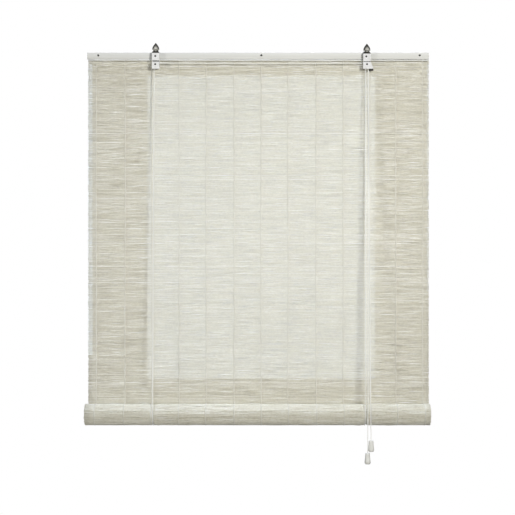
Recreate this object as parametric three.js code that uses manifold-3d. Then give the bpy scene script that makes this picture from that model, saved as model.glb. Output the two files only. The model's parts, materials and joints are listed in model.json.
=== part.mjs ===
// A roll-up blind of woven wooden matchsticks, 900 mm wide, hanging from a clamped head rail.
// Two lift cords cradle the roll, turn over pulleys in the head and leave through a cord lock.
// Millimetres, +Z up, +X to the right as seen from the room, +Y into the wall; y = 0 is the wall.
import * as THREE from "three";
import { mergeVertices } from "three/addons/utils/BufferGeometryUtils.js";
import Module from "manifold-3d";

const wasm = await Module();
wasm.setup();

// ---------- Driving dimensions ----------
const GAP = 0.3; // between neighbouring pieces

// Head rail: a rear batten and a front board with the top of the woven panel clamped between them.
const RAIL_HALF_WIDTH = 450;
const RAIL_HALF_HEIGHT = 8.2;
const BATTEN_DEPTH = 6;
const PANEL_THICKNESS = 1.4;
const BOARD_DEPTH = 8;
const EDGE_RADIUS = 1;
const PANEL_BACK_Y = -BATTEN_DEPTH - GAP;
const PANEL_FRONT_Y = PANEL_BACK_Y - PANEL_THICKNESS;
const BOARD_BACK_Y = PANEL_FRONT_Y - GAP;
const BOARD_FRONT_Y = BOARD_BACK_Y - BOARD_DEPTH;

// Clamp screws through the head rail.
const CLAMP_SCREWS = { left: -421, centre: 9, right: 426 };
const CLAMP_SCREW_Z = 1;
const CLAMP_SCREW_TIP_Y = -1.5;
const SCREW_HOLE_RADIUS = 1.8;

// Woven panel, hanging from the rail to the back of the roll.
const PANEL_LEFT = -448;
const PANEL_RIGHT = 450.8;
const PANEL_TOP = 8;

// Roll, lying in front of the panel.
const ROLL_RADIUS = 26.7;
const ROLL_BORE_RADIUS = 9.3;
const ROLL_HALF_WIDTH = 452.5;
const ROLL_X = -1.3;
const ROLL_Y = PANEL_FRONT_Y - GAP - ROLL_RADIUS;
const ROLL_Z = -943;
const BOTTOM_BAR = { halfWidth: 449, depth: 15, height: 7, radius: 2.5 };

// Lift cords and where they press a dent into the roll.
const CORD_RADIUS = 1;
const CORD_SIDES = 8;
const REAR_CORD_Y = -3.2;
const DENT_DEPTH = 3.2;
const DENT_FLOOR = 2;
const SLING_FOOT_Z = ROLL_Z + 18; // where a sling ends, above the front of the roll
const ANCHOR_KNOT = { radius: 2.3, height: 4.2 };

// Brackets on the front board: cap, finial above it, pulley housing below it.
const PLATE = 1.2;
const BRACKET_HALF_WIDTH = 10;
const BRACKET_BACK_Y = BOARD_FRONT_Y - GAP;
const BRACKET_INSIDE_Y = BRACKET_BACK_Y - PLATE;
const BRACKET_FRONT_Y = -28.5;
const COVER_INSIDE_Y = BRACKET_FRONT_Y + PLATE;
const CAP_TOP = 5.9;
const CAP_BOTTOM = -14.3;
const HOUSING_TOP = -18.1;
const HOUSING_BOTTOM = -36;
const HOUSING_WALL = 1;
const AXLE_Z = -23.9;
const AXLE_RADIUS = 1.2;
const AXLE_HOLE_RADIUS = 1.5;
const FINIAL_Y = (BRACKET_INSIDE_Y + BRACKET_FRONT_Y) / 2;
const FINIAL_STEM_RADIUS = 2;
const FINIAL_BASE = { bottomWidth: 20, topWidth: 14, height: 4.9, depthShare: 0.53 };
const LEFT = { x: -268.9, drop: 0, axleX: -270, screwX: -269.7, screwZ: -2.4, cordX: -274.4 };
const RIGHT = { x: 286.3, drop: 2.1, axleX: 286.4, screwX: 284.4, screwZ: -3.5, cordX: 279.5 };

// Pulleys.
const PULLEY = { radius: 4.4, groove: 2.1, grooveHalfWidth: 1.3, bore: 1.5, width: 3.8 };
const CORD_TURN_RADIUS = PULLEY.groove + GAP + CORD_RADIUS;
const REAR_CORD_PLANE = -20;
const FRONT_CORD_PLANE = -24.4;

// Cord lock in the right housing, which flares out for the cam.
const LOCK_FLARE_X = 303.4;
const CAM = { x: 297.4, z: -28.4, bore: 1.6, pin: 1.3, nose: 3.2, width: 8.4, toothDepth: 0.5 };
const ANVIL = { x: 286.9, z: -32.8, radius: 1.4 };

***

• **Task details**
Return each line of the listing that holds the string "three".

• **Written response**
Recreate this object as parametric three.js code that uses manifold-3d. Then give the bpy scene script that makes this picture from that model, saved as model.glb. Output the two files only. The model's parts, materials and joints are listed in model.json.
import * as THREE from "three";
import { mergeVertices } from "three/addons/utils/BufferGeometryUtils.js";